When implementing a CICD pipeline for data processing, how would you ensure that data integrity is not compromised during deployment? Security is not compromised during deployment. Ensuring data integrity is not compromised during deployment of a CICD pipeline for data processing involves implementing robust testing, validation, and rollback mechanisms. We can achieve this by using automated testing, including unit testing, integration testing, and regression testing. We will also perform data validation, data profiling, and data quality checks to ensure the accuracy and consistency of the data. Additionally, we will validate the schema to prevent any data inconsistencies. When it comes to the rollback mechanism, we will have automatic deployments and rollback scripts in place. We will use version control through Git to track changes and ensure that we can revert to a previous version if needed. We will also implement data isolation by segregating the data and masking sensitive information. Furthermore, we will have monitoring and alerting systems in place, such as deployment monitoring and data quality monitoring, to ensure that any issues are detected and addressed promptly. These measures will be an integral part of the CICD pipeline for data processing.

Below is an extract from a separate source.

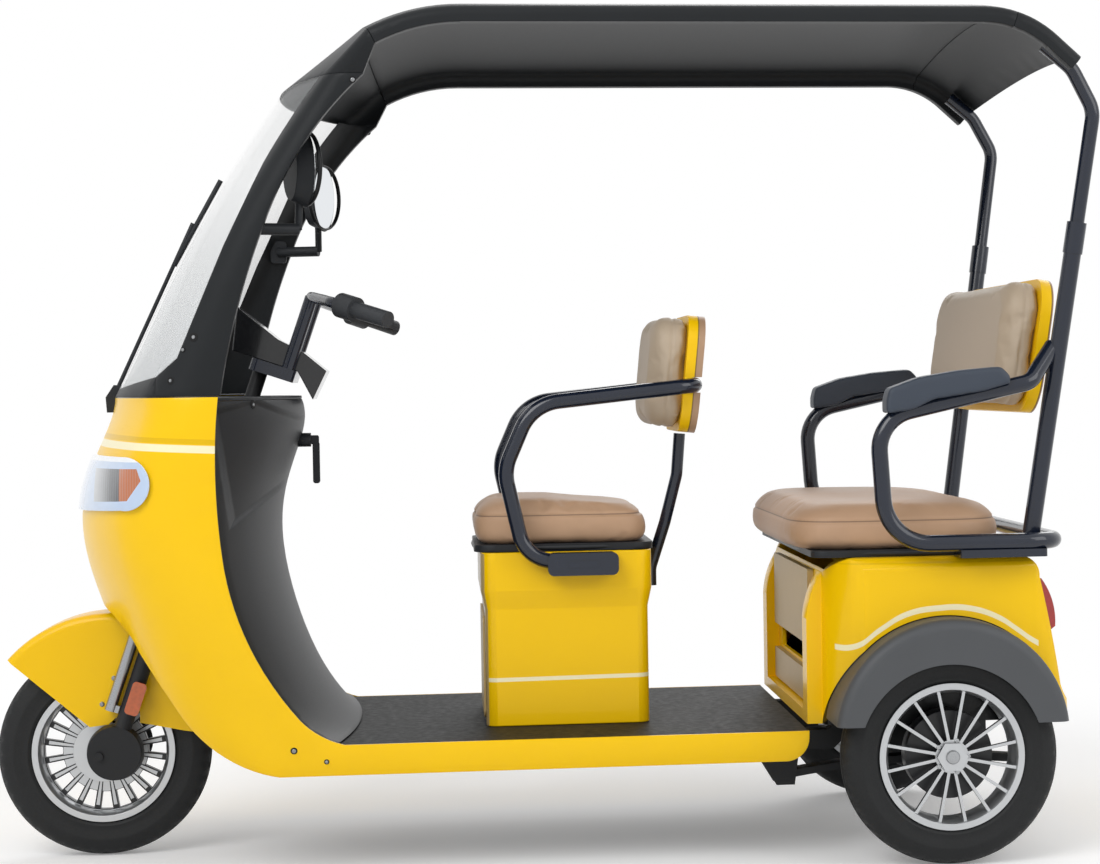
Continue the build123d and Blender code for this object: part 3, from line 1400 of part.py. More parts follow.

In the following DBT tool, model code snippet, we expect to create a transformed table with calculated revenue. However, the transformation is producing incorrect results. What is wrong with the logic and how can it be corrected? The correct order is among the options. We'll do the other way, new order program. So, tell this question. In the following DBT model code, we expect to create a transformed table with calculated revenue. However, the transformation is producing incorrect results. What is wrong with the logic and how can it be corrected? We have a syntax error with the order ID and the total amount having spaces in them, which can cause syntax errors. And column names with spaces should be enclosed in double quotes or brackets, depending on the SQL thing. And they will do the calculation there is a calculation error for revenue is incorrect. It multiplies the total amount by 0.1 to calculate the revenue, but it should multiply the total amount by 0.1 instead. So, we have to make the changes, like enclosing column names with spaces, order ID, and the total amount in double quotes. And we have to correct the calculation for revenue by multiplying the total amount by 0.1.

The SQL query in slow flight is intended to return the number of unique customer ID cards from the sales table. However, it's not executing correctly. The query is not executing correctly because it's trying to use the "unique" keyword which is not a valid keyword in SQL to select distinct rows. Instead, the correct keyword to use is "distinct". However, in the given query, the intention is to use the "distinct" keyword, but the query is written as "select unique" which is incorrect. To fix the issue, we need to apply the "distinct" keyword instead of "unique" and the correct query will be "select distinct customer ID from sales".

When designing Snowflake data warehouses, how do you approach balancing cost and performance across different warehouse sizes? How do you approach balancing cost with performance across warehouse sizes? When I mean Snowflake warehouses, balancing cost involves considering factors such as workload requirements and concurrency, as well as query complexity and budget constraints. We should understand the workload characteristics, and analyze the workload. We'll do query profiling, right-size the warehouse by selecting performance requirements, and use a scaling strategy. We'll do cost optimization, cost modeling, and resource utilization. We'll perform performance testing, like benchmarking and load testing. We'll monitor and optimize performance and cost. We'll also establish an iterative optimization process, with continuous improvement and feedback loop. These are the steps we can take while designing the Snowflake data warehouse.

Would you automate the deployment of data models in Snowflake using DBT in conjunction with a CACD framework? How would you automate deployment of data models in Snowflake using DBT in conjunction with the CACD framework? I mean, for automating this deployment of data models in Snowflake, using DBT tool in conjunction with the CACD pipeline integration. We have to set up the DBT project, and then we should initialize the DBT project. Then we have to define the Snowflake connection in the profile dot yaml file. Then we can implement the CICD workflows by using version control, using Git. And we'll do the CICD configuration using Jenkins by providing the YAML file configuration. And, we'll do the CICD pipeline step by step, like checking out the code, installing dependencies, compiling dbt models, running proper testing, and deploying to Snowflake. Then we have to handle environmental specific configuration, like environmental variables. And, we have to parametrize the deployment, and we should handle errors. And, we have to roll back using the rollback strategy and monitoring, and we have to monitor and report by pipeline monitoring, and we have a deployment report. These are all the conjunction with CICD.

In what ways can DBT be integrated with Snowflake to streamline and enhance the data transformation processes? In what ways can we integrate data with Snowflake to streamline and then enhance the data transformation process. Normally, DBT can be integrated with Snowflake to streamline and enhance the data by using several ways, actually. One way is the native Snowflake integration. We have a Snowflake adapter available. We can connect through it. And we have Snowflake-specific functionality also there. We can leverage the Snowflake-specific features such as time travel, fail-safe, and automatic clustering to optimize the queries and workflows and ensure the data quality, incremental data loading, and do incremental models. DBT supports these incremental models by defining the enabling incremental model loading strategies in Snowflake. And we have incremental materialization also available in DBT, which is a precomputed thing. We can upgrade the datasets in Snowflake for an incremental purpose. And we have data warehouse automation, version control, and collaboration. We can do it. We have version control and collaboration. We can perform this activity through this Git integration. We have code reusability in DBT. We can do testing and documentation. We have an automated testing cycle, and we can generate documentation to fix errors and issues. And we have performance optimization. We can do query profiling and materialize it beyond caching. We can do monitoring and alerting, and we can log in and monitor errors. We can alert and notify through channels also. We can do it through DBT. These things we can perform, and we can integrate DBT with Snowflake to streamline and enhance the transformation process.